=== Records to process ===
= = = = = = =
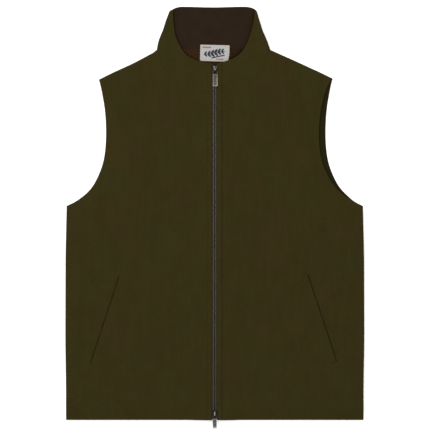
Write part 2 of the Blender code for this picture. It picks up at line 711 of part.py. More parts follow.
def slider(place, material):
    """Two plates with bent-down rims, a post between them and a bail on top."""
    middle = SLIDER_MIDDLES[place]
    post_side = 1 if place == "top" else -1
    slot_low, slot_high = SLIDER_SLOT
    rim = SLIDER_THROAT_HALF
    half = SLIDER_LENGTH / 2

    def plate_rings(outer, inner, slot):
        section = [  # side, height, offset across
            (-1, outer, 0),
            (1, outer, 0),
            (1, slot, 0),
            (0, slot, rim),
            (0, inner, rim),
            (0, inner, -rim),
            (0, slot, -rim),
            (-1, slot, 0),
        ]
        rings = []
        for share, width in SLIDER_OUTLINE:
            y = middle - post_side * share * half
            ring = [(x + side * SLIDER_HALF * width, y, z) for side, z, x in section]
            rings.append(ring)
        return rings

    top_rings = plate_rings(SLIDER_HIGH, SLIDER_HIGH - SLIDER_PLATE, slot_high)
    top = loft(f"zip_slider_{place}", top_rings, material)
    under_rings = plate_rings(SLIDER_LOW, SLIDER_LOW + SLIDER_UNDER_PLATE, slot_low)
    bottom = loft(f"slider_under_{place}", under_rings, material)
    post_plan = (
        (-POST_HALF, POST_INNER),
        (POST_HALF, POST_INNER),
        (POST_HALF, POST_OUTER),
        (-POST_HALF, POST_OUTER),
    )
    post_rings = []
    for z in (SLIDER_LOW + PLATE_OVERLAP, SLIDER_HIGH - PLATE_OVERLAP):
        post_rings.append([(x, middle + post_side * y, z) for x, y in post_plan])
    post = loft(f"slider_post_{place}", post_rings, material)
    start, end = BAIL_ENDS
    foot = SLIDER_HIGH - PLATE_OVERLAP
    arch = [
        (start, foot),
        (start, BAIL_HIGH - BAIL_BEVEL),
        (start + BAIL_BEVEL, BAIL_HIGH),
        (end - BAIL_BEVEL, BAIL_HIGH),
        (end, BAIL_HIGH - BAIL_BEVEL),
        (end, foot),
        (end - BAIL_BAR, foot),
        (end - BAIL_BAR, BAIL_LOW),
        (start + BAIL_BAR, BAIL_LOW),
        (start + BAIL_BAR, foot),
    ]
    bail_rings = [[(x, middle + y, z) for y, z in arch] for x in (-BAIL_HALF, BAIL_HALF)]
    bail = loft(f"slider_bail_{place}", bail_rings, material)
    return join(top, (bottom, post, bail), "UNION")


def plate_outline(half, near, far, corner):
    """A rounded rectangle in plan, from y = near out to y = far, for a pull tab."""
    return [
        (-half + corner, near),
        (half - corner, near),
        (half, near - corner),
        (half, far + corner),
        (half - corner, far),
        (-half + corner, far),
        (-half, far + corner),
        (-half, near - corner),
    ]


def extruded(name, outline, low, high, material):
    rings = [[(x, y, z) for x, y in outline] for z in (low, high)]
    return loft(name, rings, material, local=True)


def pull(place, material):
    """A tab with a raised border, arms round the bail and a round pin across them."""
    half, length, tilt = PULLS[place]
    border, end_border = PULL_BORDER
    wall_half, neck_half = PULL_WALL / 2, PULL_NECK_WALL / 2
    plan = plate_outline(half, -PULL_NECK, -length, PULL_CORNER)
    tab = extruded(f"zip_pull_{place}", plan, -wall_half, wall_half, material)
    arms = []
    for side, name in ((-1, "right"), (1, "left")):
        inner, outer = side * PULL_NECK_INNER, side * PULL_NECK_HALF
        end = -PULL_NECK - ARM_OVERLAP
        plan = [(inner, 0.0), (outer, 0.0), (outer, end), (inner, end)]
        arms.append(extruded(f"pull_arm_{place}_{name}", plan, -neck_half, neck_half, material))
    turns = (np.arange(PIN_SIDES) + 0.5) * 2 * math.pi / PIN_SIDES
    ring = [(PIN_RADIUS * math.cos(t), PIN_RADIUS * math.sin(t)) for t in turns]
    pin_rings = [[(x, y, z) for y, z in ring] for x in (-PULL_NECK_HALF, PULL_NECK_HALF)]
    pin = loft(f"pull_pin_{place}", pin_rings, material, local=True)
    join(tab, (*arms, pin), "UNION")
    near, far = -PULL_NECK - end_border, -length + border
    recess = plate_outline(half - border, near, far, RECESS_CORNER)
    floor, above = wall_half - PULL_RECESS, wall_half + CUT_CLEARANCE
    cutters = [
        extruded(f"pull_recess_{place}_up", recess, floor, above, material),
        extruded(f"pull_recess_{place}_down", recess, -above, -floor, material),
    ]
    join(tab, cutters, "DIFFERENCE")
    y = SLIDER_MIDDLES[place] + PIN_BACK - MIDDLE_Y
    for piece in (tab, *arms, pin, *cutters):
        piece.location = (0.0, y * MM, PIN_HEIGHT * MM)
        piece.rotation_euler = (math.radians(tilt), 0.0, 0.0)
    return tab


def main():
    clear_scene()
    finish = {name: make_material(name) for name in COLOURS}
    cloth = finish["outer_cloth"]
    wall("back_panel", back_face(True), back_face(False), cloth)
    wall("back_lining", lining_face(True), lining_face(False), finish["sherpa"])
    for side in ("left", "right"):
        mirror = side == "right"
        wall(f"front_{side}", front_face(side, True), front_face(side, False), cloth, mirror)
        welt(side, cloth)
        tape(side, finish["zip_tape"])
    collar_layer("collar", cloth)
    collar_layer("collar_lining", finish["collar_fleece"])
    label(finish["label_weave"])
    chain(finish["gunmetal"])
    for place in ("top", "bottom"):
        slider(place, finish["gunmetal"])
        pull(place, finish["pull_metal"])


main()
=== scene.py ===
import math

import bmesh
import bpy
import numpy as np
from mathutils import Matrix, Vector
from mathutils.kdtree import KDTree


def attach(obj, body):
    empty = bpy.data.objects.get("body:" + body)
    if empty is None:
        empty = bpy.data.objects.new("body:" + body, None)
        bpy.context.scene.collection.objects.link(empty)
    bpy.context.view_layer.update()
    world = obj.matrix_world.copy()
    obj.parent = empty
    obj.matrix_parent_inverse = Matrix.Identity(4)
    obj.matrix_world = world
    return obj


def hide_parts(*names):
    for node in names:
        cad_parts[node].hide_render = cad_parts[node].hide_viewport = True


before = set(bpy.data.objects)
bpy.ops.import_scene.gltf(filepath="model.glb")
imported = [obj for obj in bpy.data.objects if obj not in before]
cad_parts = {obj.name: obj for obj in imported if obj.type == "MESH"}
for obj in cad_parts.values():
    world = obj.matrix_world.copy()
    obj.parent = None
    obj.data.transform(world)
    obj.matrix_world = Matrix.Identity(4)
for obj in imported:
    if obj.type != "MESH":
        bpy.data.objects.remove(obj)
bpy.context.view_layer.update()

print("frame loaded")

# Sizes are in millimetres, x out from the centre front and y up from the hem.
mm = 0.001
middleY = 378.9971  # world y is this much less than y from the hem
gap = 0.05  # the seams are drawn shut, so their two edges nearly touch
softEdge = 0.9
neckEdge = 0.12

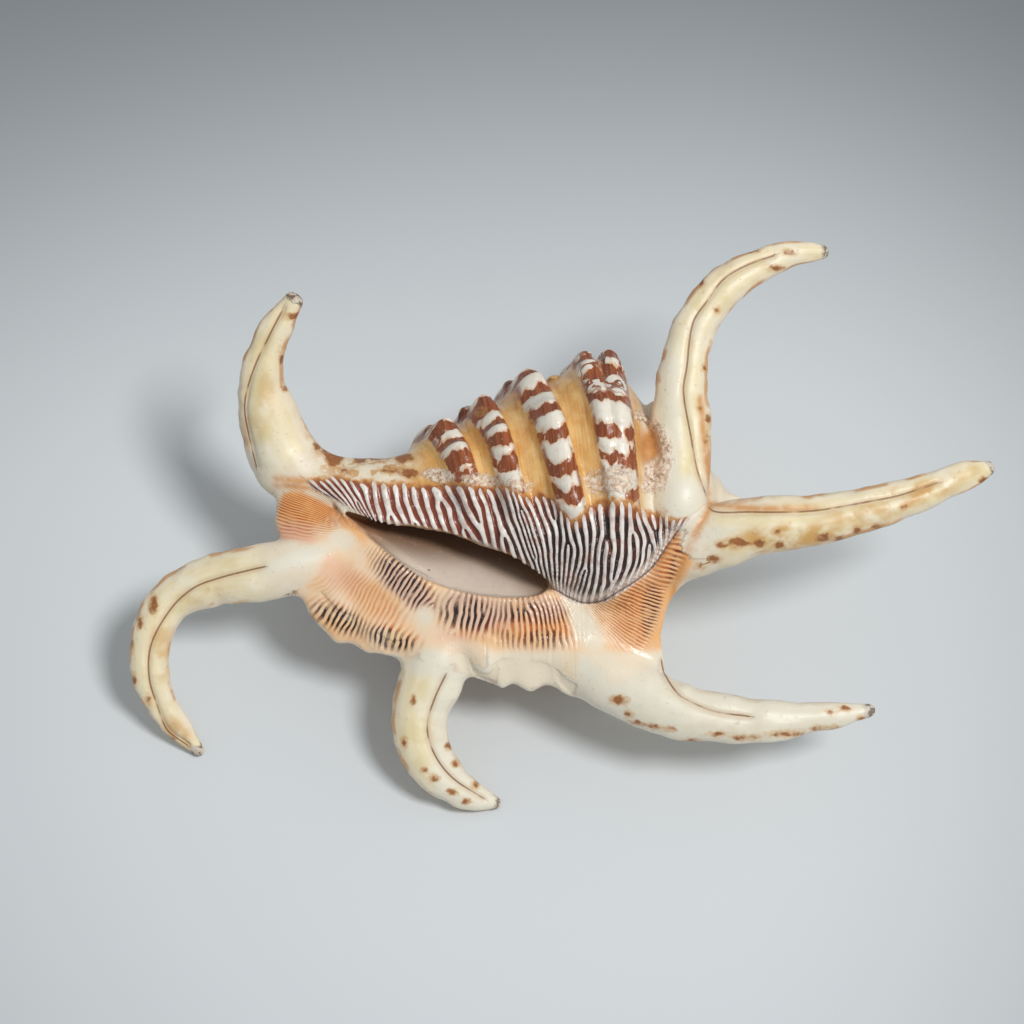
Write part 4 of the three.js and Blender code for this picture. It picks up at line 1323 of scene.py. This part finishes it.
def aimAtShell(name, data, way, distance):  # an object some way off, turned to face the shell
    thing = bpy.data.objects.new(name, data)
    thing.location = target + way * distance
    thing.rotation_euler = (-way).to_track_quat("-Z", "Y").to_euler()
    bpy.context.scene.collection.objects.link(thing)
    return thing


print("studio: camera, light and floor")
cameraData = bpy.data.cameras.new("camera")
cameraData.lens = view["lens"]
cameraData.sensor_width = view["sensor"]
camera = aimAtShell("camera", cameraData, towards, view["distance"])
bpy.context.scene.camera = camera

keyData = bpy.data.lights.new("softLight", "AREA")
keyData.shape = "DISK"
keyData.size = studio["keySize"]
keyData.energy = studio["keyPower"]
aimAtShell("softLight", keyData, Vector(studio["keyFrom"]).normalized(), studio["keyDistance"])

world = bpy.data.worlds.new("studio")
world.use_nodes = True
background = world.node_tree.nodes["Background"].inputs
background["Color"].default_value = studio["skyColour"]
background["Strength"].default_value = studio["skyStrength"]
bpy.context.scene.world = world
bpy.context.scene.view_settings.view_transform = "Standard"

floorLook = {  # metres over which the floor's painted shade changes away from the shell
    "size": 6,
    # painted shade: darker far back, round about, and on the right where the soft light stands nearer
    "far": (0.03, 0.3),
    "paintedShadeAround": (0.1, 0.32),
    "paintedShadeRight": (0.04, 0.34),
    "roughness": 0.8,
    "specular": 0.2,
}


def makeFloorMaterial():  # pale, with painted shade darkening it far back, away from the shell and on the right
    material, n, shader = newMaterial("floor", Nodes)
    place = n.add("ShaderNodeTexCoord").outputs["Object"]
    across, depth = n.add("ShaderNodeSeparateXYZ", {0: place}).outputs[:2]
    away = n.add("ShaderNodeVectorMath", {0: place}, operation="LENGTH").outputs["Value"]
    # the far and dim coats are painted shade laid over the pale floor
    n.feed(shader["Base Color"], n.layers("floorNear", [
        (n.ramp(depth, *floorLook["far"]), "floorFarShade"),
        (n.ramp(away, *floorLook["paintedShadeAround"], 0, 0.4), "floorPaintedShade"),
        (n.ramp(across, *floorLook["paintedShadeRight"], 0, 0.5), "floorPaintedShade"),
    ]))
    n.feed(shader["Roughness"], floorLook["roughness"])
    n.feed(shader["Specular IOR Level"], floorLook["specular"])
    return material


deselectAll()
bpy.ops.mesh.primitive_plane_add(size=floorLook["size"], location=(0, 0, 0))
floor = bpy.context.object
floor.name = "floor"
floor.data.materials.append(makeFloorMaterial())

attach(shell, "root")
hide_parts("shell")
= = = = = = =
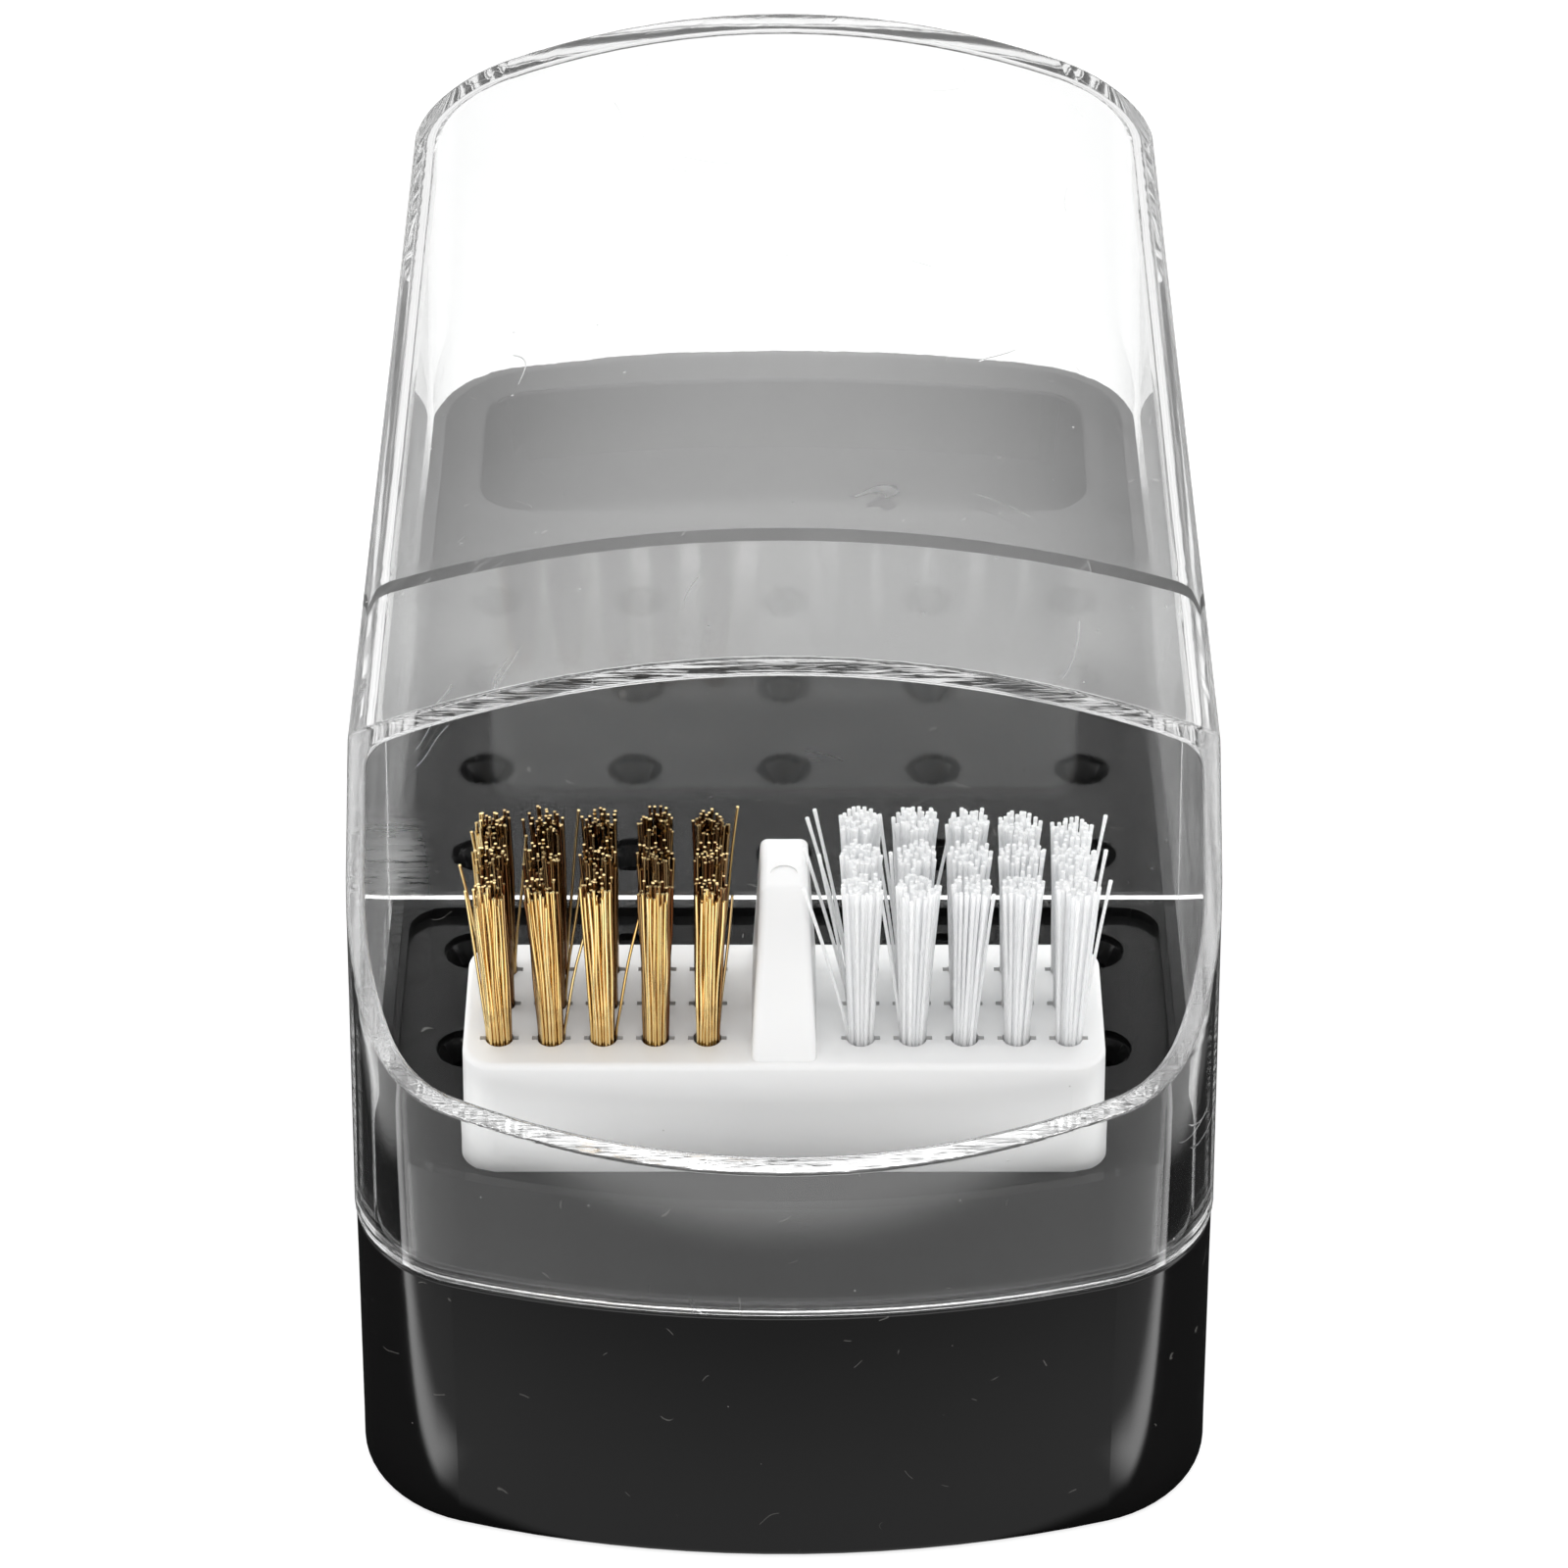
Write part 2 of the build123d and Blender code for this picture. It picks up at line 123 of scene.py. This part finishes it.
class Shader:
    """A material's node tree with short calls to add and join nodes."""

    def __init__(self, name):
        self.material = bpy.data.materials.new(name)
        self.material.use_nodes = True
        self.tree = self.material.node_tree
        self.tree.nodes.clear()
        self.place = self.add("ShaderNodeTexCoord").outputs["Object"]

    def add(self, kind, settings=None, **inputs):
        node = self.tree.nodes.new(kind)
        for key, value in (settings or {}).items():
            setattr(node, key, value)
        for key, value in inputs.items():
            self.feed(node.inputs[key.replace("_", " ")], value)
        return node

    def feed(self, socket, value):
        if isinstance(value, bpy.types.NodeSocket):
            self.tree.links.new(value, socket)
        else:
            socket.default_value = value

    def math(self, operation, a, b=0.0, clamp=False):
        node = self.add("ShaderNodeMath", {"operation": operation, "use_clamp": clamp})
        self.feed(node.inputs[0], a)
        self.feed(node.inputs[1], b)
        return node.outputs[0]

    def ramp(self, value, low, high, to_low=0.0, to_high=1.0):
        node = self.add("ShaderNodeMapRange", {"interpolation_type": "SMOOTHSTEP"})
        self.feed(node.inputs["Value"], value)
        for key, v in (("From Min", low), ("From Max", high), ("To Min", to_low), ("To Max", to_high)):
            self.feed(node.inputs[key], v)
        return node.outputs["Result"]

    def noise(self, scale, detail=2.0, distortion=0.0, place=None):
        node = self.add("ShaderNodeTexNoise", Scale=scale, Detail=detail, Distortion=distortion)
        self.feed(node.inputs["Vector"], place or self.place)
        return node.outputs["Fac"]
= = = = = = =
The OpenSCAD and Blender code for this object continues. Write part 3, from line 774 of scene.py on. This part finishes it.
= = = = = = =
=== Requirement ===
Retype, in the same exact form, the lines of the material above from the line holding "piece.rotation_euler = (math.radians(tilt), 0.0, 0.0)" through the line holding "obj.matrix_world = Matrix.Identity(4)".

=== The completed task ===
        piece.rotation_euler = (math.radians(tilt), 0.0, 0.0)
    return tab


def main():
    clear_scene()
    finish = {name: make_material(name) for name in COLOURS}
    cloth = finish["outer_cloth"]
    wall("back_panel", back_face(True), back_face(False), cloth)
    wall("back_lining", lining_face(True), lining_face(False), finish["sherpa"])
    for side in ("left", "right"):
        mirror = side == "right"
        wall(f"front_{side}", front_face(side, True), front_face(side, False), cloth, mirror)
        welt(side, cloth)
        tape(side, finish["zip_tape"])
    collar_layer("collar", cloth)
    collar_layer("collar_lining", finish["collar_fleece"])
    label(finish["label_weave"])
    chain(finish["gunmetal"])
    for place in ("top", "bottom"):
        slider(place, finish["gunmetal"])
        pull(place, finish["pull_metal"])


main()
=== scene.py ===
import math

import bmesh
import bpy
import numpy as np
from mathutils import Matrix, Vector
from mathutils.kdtree import KDTree


def attach(obj, body):
    empty = bpy.data.objects.get("body:" + body)
    if empty is None:
        empty = bpy.data.objects.new("body:" + body, None)
        bpy.context.scene.collection.objects.link(empty)
    bpy.context.view_layer.update()
    world = obj.matrix_world.copy()
    obj.parent = empty
    obj.matrix_parent_inverse = Matrix.Identity(4)
    obj.matrix_world = world
    return obj


def hide_parts(*names):
    for node in names:
        cad_parts[node].hide_render = cad_parts[node].hide_viewport = True


before = set(bpy.data.objects)
bpy.ops.import_scene.gltf(filepath="model.glb")
imported = [obj for obj in bpy.data.objects if obj not in before]
cad_parts = {obj.name: obj for obj in imported if obj.type == "MESH"}
for obj in cad_parts.values():
    world = obj.matrix_world.copy()
    obj.parent = None
    obj.data.transform(world)
    obj.matrix_world = Matrix.Identity(4)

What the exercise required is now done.